We always tell visitors it’s an IQ test where they choose to sign their name on our office wall, and here’s where the distinguished DP Venkatesh chose to do it yesterday, closest to the refrigerator, but who’s noticing? DP has a remarkable McLean-based, 130-employee wireless software company called mPortal, that helps mobile operators like Verizon deliver apps like ringtones, music, and games. The former McKinsey consultant started his firm nine years ago and points out that, despite all the “noise” around smart phones,  the reality is that it’s still 80% mass market phones.
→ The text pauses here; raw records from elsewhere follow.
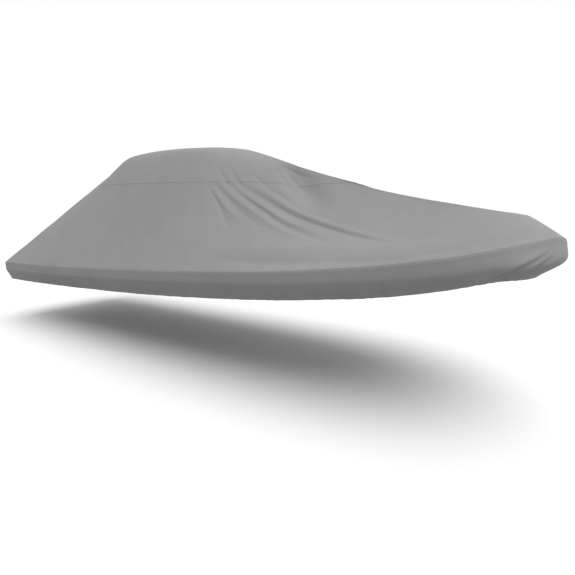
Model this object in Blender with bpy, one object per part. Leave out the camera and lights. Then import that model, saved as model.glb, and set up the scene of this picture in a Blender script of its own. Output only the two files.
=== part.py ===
"""Fitted towing cover for an open boat with a console: five sewn cloth panels, hollow underneath.

Metres, +Z up, bow towards +X, starboard towards -Y. The cover is drawn as it hangs over its boat:
a crown over the console, a side panel down each flank and a skirt panel under each gunwale.
The origin is under the cloth at the highest part of the crown, where the boat holds the cover up.
"""
from collections import namedtuple

import bmesh
import bpy
import numpy as np

# Driving sizes ----------------------------------------------------------------------------------
CLOTH = 0.002                 # thickness of the coated cloth
GAP = 0.00036                 # clear distance between two panels at their seam
MOUNT_FROM_STERN = 3.60       # where the console's roof carries the crown
SEAM_HEIGHT = 2.316           # height of the crown's seam where it meets the ridge, above the ground
SEAM_RISE = 0.040             # how much the seam climbs for each metre towards the stern
SKIRT_ROWS = 4                # rows of faces down a skirt panel
CROWN_ROWS = 5                # rows of faces from the ridge to the crown's seam
SIDE_ROWS = 10                # rows of faces from the crown's seam to the gunwale
SMALL_STEP = 0.003            # step along the rim, or share of the way down, that measures a slope
SAG_HIGH = 0.75               # below one, the cloth sags most above half way down
PATH_POINTS = 41              # points along a fold's path
CLEAR_OF_MIDDLE = 0.20        # folds fade out over this distance from the stern's and bow's middle
CLEAR_OF_EDGE = 0.05          # folds fade out over this share of the way from ridge and gunwale
CLEAR_OF_GUNWALE = 0.20       # gathers fade out over this share of the way down from the gunwale
WELD = 0.00005                # vertices of neighbouring patches closer than this are one
LEAST_OPENING = 0.25          # keeps the seam gap's step short at a panel's sharp corners
SHARP_EDGE = 50               # degrees between faces from which an edge is shaded sharp

# The gunwale under the cloth, from the middle of the stern round one side to the middle of the bow.
Rim = namedtuple("Rim", "from_stern half_breadth height")
RIM = [
    Rim(0.000, 0.000, 1.150),
    Rim(0.015, 0.800, 1.150),
    Rim(0.080, 1.130, 1.150),
    Rim(0.215, 1.235, 1.150),
    Rim(1.600, 1.240, 1.165),
    Rim(3.000, 1.250, 1.215),
    Rim(4.600, 1.250, 1.290),
    Rim(6.100, 1.225, 1.380),
    Rim(7.200, 1.150, 1.495),
    Rim(7.850, 1.010, 1.590),
    Rim(8.320, 0.790, 1.690),
    Rim(8.580, 0.430, 1.740),
    Rim(8.675, 0.000, 1.715),
]

# The line along the top, over the console and down to the foredeck.
Ridge = namedtuple("Ridge", "from_stern height")
RIDGE = [
    Ridge(2.74, 2.900),
    Ridge(3.04, 2.955),
    Ridge(3.50, 2.990),
    Ridge(4.00, 2.985),
    Ridge(4.60, 2.935),
    Ridge(5.15, 2.835),
    Ridge(5.60, 2.680),
    Ridge(6.00, 2.535),
    Ridge(6.60, 2.345),
    Ridge(7.20, 2.178),
    Ridge(7.80, 2.045),
    Ridge(8.35, 1.932),
]

# How the cloth runs down from the ridge at a few places along the rim: the ridge point it starts
# from, the share of the way that is flat on top, the rounding of the edge and the sag below it.
Section = namedtuple("Section", "along_rim ridge_from_stern flat_share rounding sag")
SECTIONS = [
    Section(0.00, 3.04, 0.085, 0.05, 0.010),
    Section(1.54, 3.14, 0.130, 0.05, 0.010),
    Section(2.54, 3.30, 0.225, 0.06, 0.010),
    Section(3.84, 3.74, 0.260, 0.07, 0.015),
    Section(5.44, 4.74, 0.24, 0.08, 0.035),
    Section(6.64, 5.81, 0.08, 0.11, 0.080),
    Section(7.14, 6.30, 0.03, 0.12, 0.130),
    Section(8.24, 7.35, 0.00, 0.13, 0.145),
    Section(8.99, 7.80, 0.00, 0.15, 0.095),
    Section(9.44, 8.05, 0.00, 0.15, 0.045),
    Section(9.94, 8.28, 0.00, 0.15, 0.000),
    Section(10.34, 8.35, 0.00, 0.15, 0.000),
]

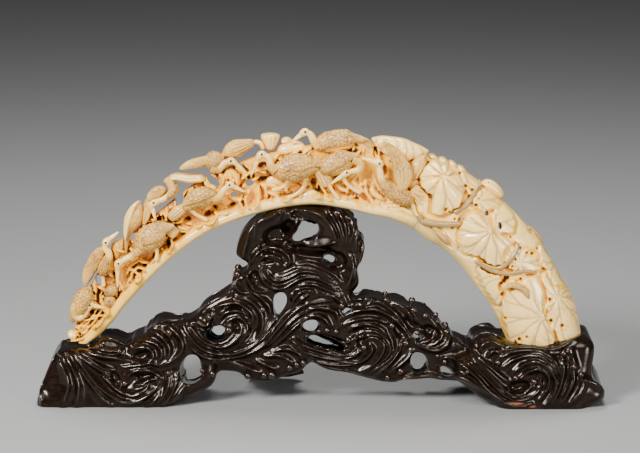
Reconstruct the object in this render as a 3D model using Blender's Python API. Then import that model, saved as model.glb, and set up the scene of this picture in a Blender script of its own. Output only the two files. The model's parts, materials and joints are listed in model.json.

They’ve just helped client Cricket strategize on how to differentiate itself, based on which the new age mobile carrier’s just launched widgets on its handsets. (Cricket’s MyHomeScreen initiative uses mPortal’s software  And yes, he’s the same DP Venkatesh you’ve read about in these pages who’s president of Tie-DC, the group of exceptional entrepreneurs of the region.


Cal Ripken-like
 
Calnet CEO Kaleem Shah

How about this for a good streak: Reston-based Calnet, No. 144 on last year’s Inc. 500, won an FAA contact in late May to provide National Service Desk and Desk Side Support Services worldwide and then won an Information Operations Advisory Task Force (IOATF) contract worth up to $450M with the Army earlier this month. We recently met up with CEO Kaleem Shah, who founded the $100M, 650-person company that specializes in IT, intelligence analysis, and language services for INSCOM, JIEDDO, State Department, and Intelligence community, (plus Army and FAA).

 
Kaleem Shah

Kaleem came to the US from India in the mid-80s, earning a Master’s in computer engineering from Clemson and an MBA in International Finance from GW; he started Calnet in ’89 and watched it grow first on the commercial side and shifting more to the government market after 9/11. We asked him what he does for fun and he was succinct: “To me, Calnet is like oxygen, and we both need each other to survive.” He, of course, does find time for his two kids, though their place on the periodic table is less clear.